Ma anche per gli escursionisti non mancano certo le possibilità di itinerari di varia bellezza ed impegno, su sentieri ottimamente tracciati, anche nelle gole più aspre, dove si incontrano sovente i resti di antichi insediamenti a ricordo di una vita un tempo molto attiva: una vita di sacrifici, di solitudine, di tenace lavoro, come dimostrano le «casère» (case o ricoveri di montagna) e le malghe ancor oggi visibili. Non è difficile trovare tracce di vecchie teleferiche, ricoveri, come pure i segni di antiche opere di difesa del suolo, a testimonianza di un vero amore per la montagna che oggi, purtroppo, sta diventando sempre più debole e si nasconde sotto le apparenze di un falso ecologismo alla moda. La conformazione di queste montagne è caratterizzata da fianchi assai ripidi e valli strette che si incuneano fin sotto le cime rocciose principali; questa mancanza di luoghi adatti ha sempre limitato gli insediamenti umani a carattere permanente e questo spiega come, fino ad oggi, la zona si sia potuta mantenere così meravigliosamente intatta. |
Panoramica dal monte Célo: da sin. «Gusèla del Vescovà», Pale del Balcón e «Burèl» (foto di Stefano Reolon) |
E con questa realtà ancor oggi tangibile, si stà concretizzando la nascita del «Parco delle Dolomiti Bellunesi». Una riserva naturale che, con la sua conformazione aspra ed ostile agli insediamenti dell'uomo, sembra voler mantenere da sola la propria integrità, anche senza la necessità di leggi o servizi di vigilanza.

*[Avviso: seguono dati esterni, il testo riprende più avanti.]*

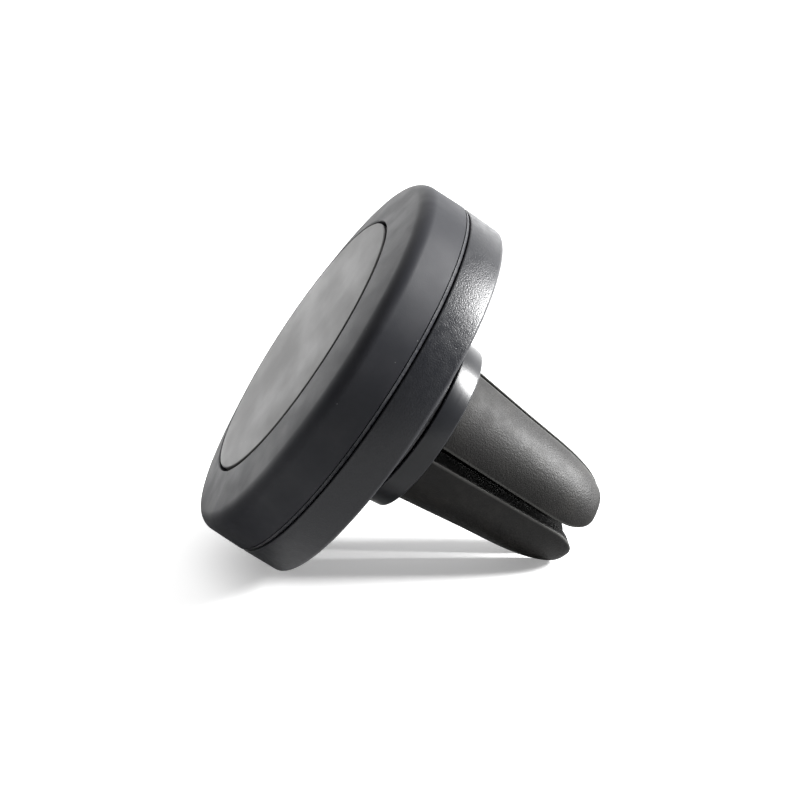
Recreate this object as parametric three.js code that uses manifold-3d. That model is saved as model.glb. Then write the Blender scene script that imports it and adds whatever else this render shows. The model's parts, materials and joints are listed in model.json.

Già buona parte del gruppo è oggi tutelata dalla «Riserva Naturale della Schiara Occidentale» (sotto il diretto controllo e la gestione del Ministero per l'Agricoltura e le Foreste), che comprende le zone verso la Val Cordevole ed è circa un terzo della superficie complessiva. La speranza dei bellunesi è che l'istituendo Parco non diventi un nuovo aggravio sulle spalle dei montanari locali o fonte di speculazioni a favore di pochi, ma porti un reale beneficio all'economia delle popolazioni residenti e favorisca soprattutto la tutela dell'intero gruppo della Schiara.